start ROWS

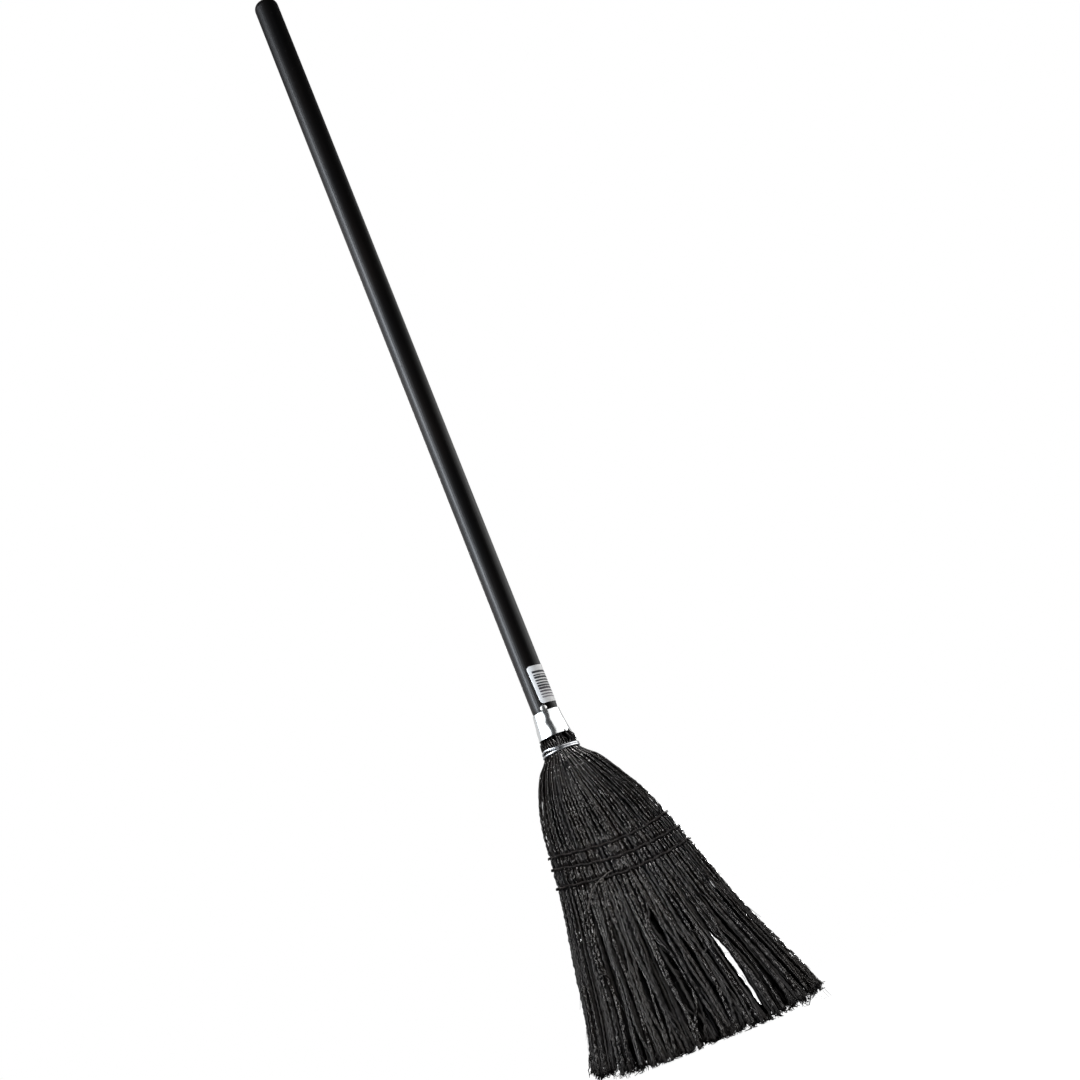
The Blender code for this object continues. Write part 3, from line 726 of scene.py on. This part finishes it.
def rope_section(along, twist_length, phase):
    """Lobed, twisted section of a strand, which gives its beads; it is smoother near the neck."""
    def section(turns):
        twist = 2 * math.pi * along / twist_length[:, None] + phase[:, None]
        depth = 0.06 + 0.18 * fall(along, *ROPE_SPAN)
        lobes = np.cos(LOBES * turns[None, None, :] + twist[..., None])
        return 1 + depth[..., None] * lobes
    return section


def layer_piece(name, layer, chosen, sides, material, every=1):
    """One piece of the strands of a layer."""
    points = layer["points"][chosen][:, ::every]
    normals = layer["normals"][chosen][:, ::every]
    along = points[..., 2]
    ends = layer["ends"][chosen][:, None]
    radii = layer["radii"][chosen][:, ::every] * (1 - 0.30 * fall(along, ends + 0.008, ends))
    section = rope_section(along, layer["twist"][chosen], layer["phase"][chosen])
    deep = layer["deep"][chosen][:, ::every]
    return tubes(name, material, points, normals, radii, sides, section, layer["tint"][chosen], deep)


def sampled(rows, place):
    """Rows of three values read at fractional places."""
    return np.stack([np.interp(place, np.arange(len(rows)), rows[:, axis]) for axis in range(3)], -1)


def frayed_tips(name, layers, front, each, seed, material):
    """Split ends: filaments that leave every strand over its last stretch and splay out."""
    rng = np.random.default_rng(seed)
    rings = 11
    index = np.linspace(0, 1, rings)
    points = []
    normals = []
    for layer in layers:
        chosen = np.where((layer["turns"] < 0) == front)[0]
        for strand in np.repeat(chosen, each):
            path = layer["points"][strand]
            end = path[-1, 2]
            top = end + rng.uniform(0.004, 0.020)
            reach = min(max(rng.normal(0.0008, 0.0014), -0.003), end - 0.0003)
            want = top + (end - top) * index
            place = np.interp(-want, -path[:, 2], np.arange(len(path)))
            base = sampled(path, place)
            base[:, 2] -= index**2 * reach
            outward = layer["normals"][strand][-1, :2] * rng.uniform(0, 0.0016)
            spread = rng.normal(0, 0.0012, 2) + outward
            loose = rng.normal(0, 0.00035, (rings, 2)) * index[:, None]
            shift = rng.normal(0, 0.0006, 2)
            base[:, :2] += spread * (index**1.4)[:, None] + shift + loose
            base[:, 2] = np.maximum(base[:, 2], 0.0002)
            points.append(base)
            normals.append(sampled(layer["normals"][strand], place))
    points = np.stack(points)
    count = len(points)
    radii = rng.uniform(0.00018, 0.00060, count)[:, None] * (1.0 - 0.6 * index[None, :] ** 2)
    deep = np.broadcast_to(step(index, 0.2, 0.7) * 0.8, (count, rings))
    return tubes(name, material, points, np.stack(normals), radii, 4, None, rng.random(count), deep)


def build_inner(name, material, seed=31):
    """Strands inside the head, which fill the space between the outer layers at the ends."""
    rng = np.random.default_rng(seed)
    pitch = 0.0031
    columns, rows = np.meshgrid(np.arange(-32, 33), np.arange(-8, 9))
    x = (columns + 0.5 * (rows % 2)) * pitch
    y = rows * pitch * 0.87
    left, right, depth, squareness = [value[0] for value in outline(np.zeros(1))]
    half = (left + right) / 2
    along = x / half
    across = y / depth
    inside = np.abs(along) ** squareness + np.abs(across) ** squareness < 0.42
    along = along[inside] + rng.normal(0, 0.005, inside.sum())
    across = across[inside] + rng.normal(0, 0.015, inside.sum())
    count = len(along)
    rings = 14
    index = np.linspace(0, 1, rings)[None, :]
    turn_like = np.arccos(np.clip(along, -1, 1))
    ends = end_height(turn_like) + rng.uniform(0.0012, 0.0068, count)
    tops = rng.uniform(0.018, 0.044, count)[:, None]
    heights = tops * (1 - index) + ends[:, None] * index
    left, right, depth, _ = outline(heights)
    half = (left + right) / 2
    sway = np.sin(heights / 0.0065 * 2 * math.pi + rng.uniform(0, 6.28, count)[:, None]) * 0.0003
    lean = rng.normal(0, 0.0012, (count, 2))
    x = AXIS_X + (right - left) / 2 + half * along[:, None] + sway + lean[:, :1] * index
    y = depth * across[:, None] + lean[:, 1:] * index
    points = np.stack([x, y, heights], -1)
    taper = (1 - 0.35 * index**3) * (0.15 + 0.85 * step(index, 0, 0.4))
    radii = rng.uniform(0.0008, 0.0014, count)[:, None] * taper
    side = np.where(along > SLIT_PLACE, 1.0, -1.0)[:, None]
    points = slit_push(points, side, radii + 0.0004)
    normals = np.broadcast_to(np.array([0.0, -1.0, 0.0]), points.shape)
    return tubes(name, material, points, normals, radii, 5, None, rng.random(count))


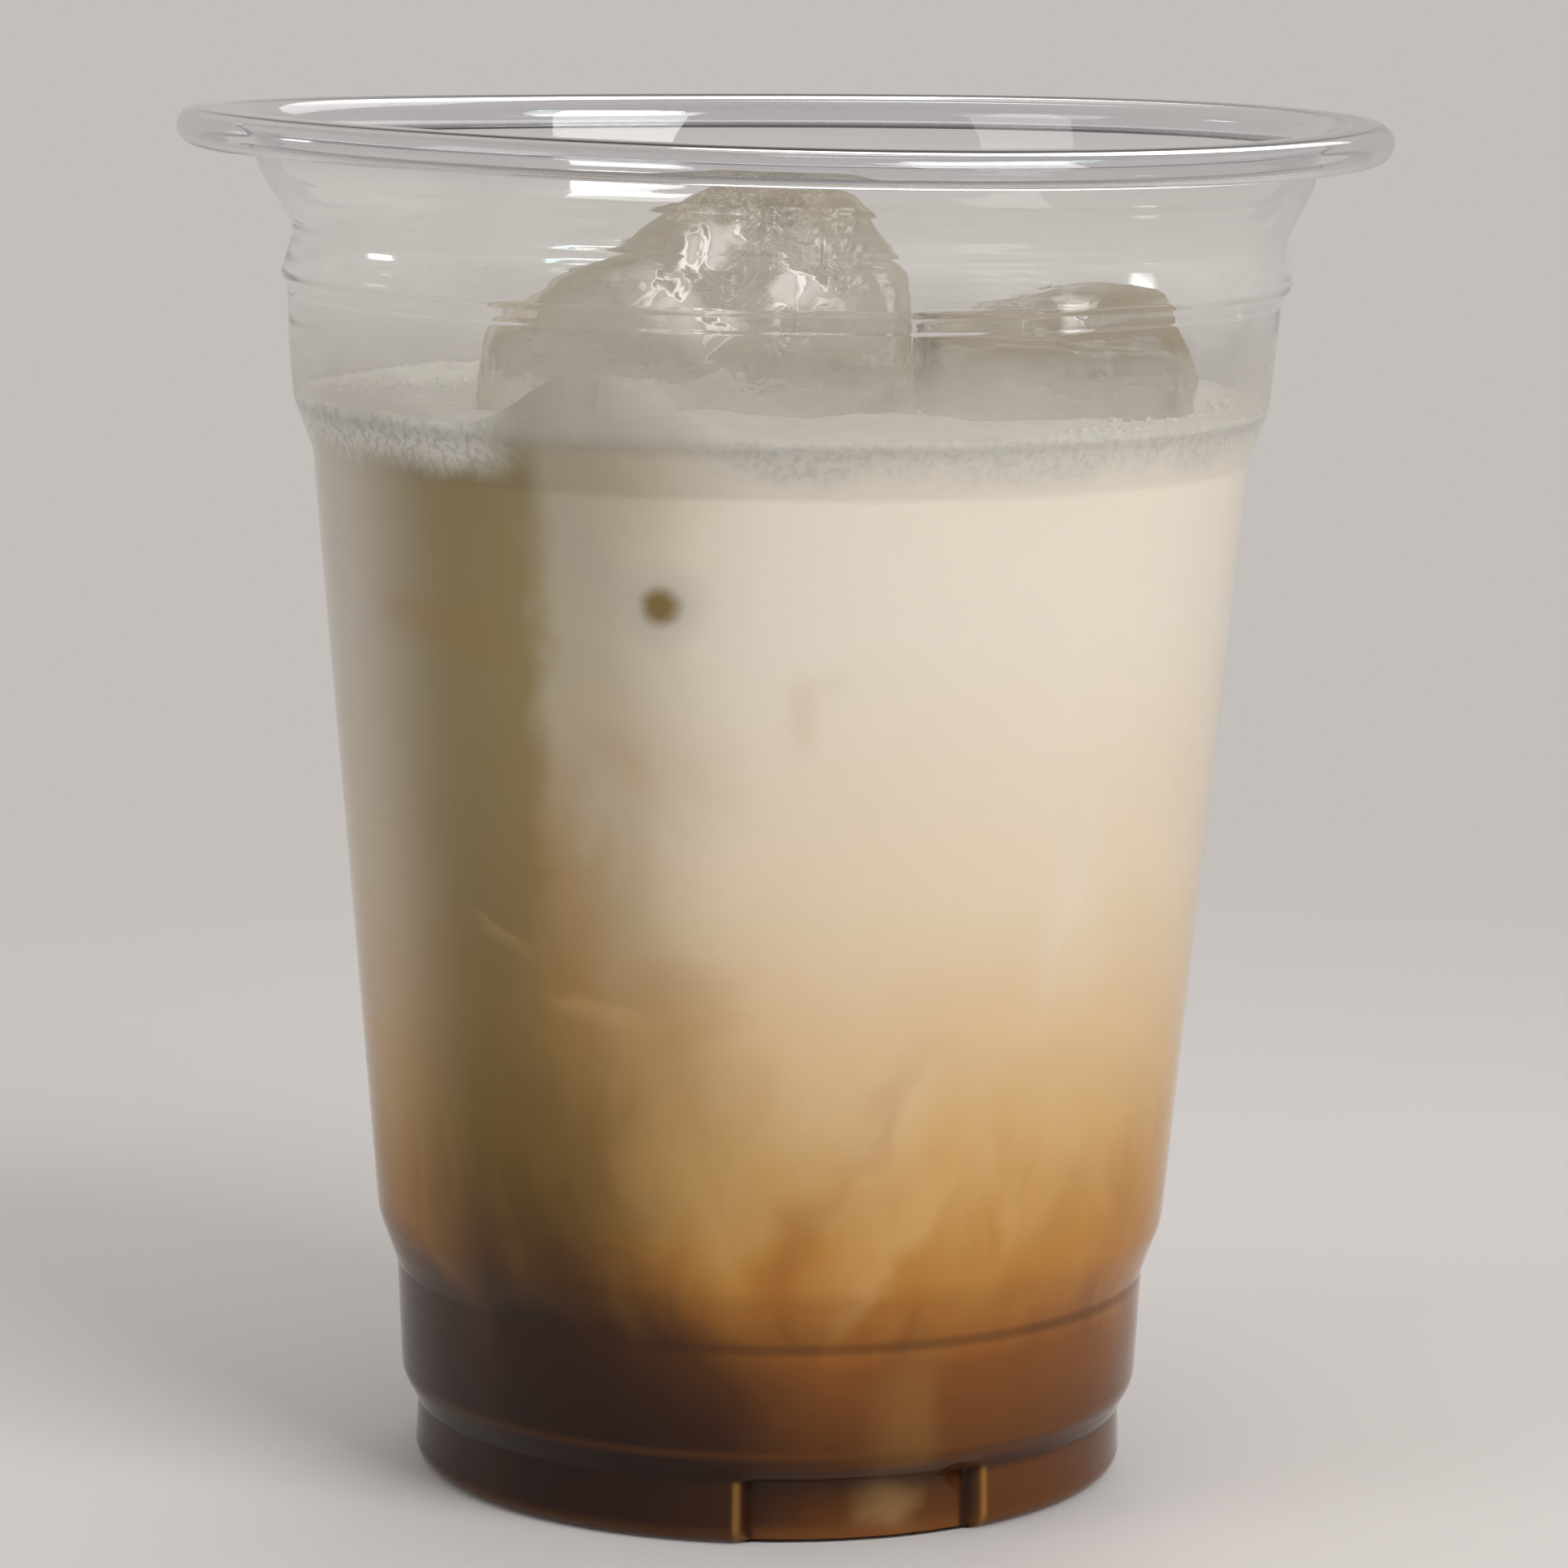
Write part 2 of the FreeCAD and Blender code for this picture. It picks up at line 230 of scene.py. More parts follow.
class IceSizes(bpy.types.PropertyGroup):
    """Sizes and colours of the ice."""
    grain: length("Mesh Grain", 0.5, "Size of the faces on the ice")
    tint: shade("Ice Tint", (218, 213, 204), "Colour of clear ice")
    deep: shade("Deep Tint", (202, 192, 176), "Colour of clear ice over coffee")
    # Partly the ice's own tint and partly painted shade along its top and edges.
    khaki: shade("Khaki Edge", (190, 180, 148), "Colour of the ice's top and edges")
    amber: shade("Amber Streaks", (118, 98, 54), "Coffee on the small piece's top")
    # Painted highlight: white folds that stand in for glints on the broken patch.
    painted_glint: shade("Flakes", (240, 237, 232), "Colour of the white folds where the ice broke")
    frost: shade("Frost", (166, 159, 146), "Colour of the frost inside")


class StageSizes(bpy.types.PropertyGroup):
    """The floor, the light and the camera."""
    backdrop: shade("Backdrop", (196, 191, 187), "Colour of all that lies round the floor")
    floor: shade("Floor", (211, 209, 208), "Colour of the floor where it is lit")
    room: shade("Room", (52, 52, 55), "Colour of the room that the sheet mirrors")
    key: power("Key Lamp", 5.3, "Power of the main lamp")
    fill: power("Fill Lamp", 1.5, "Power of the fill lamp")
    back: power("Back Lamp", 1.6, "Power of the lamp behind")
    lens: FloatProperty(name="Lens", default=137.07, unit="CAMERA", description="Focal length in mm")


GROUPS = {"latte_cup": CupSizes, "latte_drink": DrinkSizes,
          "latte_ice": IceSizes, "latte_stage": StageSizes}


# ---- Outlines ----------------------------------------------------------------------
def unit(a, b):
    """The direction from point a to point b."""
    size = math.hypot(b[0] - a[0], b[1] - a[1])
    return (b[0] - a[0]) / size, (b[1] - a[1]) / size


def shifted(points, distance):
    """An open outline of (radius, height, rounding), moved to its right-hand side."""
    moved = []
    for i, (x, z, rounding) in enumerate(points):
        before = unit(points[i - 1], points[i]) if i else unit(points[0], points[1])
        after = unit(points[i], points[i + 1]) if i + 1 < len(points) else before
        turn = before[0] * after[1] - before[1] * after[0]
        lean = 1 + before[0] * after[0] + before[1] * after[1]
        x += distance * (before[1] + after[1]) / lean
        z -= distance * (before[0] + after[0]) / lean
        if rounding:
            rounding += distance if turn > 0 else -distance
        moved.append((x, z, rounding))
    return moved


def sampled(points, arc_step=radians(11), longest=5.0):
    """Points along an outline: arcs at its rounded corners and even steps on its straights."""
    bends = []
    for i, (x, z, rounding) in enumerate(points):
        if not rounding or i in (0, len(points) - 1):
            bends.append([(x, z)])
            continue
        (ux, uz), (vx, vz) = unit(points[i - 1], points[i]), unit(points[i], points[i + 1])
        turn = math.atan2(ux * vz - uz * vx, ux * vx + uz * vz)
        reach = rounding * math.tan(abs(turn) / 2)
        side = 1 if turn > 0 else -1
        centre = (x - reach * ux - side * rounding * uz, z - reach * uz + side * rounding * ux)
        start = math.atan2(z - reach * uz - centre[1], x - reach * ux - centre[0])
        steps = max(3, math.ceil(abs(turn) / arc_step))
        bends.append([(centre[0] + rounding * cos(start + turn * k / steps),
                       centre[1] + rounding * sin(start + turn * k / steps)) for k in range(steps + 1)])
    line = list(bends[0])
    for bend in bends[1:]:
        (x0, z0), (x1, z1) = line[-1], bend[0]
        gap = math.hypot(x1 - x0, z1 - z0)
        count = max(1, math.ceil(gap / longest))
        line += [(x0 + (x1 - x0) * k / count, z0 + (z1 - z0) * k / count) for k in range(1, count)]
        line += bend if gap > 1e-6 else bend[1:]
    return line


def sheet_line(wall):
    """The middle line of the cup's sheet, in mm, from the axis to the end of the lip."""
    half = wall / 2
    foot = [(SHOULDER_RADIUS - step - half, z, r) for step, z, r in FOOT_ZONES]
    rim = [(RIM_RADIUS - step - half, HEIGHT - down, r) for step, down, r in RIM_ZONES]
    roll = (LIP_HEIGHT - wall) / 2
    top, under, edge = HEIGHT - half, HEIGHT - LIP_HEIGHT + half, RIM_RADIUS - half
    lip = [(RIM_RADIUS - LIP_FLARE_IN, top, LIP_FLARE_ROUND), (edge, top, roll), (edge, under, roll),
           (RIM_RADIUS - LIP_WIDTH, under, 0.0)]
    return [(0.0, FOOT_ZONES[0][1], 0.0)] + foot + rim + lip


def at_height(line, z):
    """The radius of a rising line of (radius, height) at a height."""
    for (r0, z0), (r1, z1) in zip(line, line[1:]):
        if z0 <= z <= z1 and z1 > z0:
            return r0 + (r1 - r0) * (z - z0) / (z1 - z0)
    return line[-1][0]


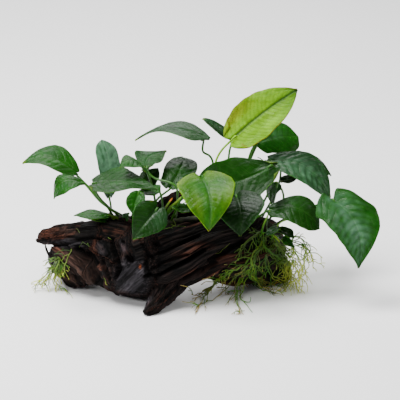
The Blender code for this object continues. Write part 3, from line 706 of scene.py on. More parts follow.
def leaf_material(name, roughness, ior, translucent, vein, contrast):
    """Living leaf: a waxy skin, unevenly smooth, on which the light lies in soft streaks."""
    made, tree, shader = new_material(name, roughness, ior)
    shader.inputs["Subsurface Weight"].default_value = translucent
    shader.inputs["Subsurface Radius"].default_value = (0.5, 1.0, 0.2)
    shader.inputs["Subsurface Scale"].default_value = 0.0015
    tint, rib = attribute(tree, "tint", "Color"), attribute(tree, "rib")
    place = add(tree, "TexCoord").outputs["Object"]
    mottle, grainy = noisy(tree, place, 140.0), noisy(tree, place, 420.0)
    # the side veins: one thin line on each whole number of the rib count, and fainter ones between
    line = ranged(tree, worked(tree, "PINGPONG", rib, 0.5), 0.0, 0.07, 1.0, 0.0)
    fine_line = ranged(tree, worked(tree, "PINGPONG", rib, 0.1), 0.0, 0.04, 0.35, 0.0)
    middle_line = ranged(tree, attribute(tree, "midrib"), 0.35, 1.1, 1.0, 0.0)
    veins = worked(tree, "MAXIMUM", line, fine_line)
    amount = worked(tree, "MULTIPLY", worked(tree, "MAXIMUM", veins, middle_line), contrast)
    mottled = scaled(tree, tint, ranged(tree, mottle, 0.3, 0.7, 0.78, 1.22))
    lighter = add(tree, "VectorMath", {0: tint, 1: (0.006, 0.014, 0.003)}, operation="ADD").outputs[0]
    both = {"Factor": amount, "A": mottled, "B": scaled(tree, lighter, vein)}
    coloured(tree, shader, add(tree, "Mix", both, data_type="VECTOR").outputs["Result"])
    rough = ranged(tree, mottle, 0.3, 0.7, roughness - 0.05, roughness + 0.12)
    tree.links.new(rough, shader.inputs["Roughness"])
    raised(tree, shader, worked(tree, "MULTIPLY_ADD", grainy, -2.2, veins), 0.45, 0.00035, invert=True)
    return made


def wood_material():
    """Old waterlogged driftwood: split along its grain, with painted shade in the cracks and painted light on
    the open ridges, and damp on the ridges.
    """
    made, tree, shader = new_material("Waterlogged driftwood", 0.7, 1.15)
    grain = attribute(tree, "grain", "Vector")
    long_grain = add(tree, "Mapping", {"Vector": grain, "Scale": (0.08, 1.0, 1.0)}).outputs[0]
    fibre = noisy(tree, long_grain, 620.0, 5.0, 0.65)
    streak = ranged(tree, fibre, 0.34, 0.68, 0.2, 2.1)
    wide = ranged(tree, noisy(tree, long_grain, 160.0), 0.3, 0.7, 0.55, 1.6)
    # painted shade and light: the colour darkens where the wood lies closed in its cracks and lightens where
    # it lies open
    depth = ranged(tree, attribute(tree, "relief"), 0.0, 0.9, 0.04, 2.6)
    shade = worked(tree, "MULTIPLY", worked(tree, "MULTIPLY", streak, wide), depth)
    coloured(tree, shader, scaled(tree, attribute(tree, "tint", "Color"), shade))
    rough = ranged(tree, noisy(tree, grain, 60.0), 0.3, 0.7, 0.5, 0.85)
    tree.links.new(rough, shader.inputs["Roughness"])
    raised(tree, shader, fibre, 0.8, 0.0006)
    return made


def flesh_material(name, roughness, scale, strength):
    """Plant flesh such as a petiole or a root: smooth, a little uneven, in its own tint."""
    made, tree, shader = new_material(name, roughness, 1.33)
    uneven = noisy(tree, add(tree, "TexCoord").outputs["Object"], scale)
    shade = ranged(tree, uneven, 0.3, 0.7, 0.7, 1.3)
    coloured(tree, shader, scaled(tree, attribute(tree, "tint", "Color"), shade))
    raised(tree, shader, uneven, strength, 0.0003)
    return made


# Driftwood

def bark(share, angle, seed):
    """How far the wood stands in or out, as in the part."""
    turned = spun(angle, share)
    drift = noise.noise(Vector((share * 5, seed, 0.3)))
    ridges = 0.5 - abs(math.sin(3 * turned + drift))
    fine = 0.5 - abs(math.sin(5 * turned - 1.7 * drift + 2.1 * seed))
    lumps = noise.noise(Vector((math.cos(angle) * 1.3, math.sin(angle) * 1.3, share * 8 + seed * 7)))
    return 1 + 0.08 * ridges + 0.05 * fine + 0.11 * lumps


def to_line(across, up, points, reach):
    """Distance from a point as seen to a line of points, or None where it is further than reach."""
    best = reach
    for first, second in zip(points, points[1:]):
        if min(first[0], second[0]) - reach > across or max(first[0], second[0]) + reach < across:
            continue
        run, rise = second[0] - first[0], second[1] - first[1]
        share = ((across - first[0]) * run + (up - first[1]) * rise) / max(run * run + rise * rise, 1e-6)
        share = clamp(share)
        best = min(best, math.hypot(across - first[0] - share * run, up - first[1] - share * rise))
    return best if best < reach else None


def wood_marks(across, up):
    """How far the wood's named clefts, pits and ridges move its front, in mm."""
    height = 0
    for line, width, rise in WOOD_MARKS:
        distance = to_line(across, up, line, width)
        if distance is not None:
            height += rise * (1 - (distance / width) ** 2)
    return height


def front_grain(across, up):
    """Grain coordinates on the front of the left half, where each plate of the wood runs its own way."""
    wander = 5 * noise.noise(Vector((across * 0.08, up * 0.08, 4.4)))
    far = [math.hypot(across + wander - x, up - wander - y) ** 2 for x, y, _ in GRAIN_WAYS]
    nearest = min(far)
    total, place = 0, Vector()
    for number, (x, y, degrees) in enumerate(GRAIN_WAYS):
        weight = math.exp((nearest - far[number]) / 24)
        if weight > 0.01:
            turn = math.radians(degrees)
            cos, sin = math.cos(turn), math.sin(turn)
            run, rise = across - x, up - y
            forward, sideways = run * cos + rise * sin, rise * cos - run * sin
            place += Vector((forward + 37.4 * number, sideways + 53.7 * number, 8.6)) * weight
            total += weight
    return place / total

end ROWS

> OBJECTIVE:
Using the data above, copy each line that contains "code".

> EXERCISE SOLUTION:
The Blender code for this object continues. Write part 3, from line 726 of scene.py on. This part finishes it.
Write part 2 of the FreeCAD and Blender code for this picture. It picks up at line 230 of scene.py. More parts follow.
The Blender code for this object continues. Write part 3, from line 706 of scene.py on. More parts follow.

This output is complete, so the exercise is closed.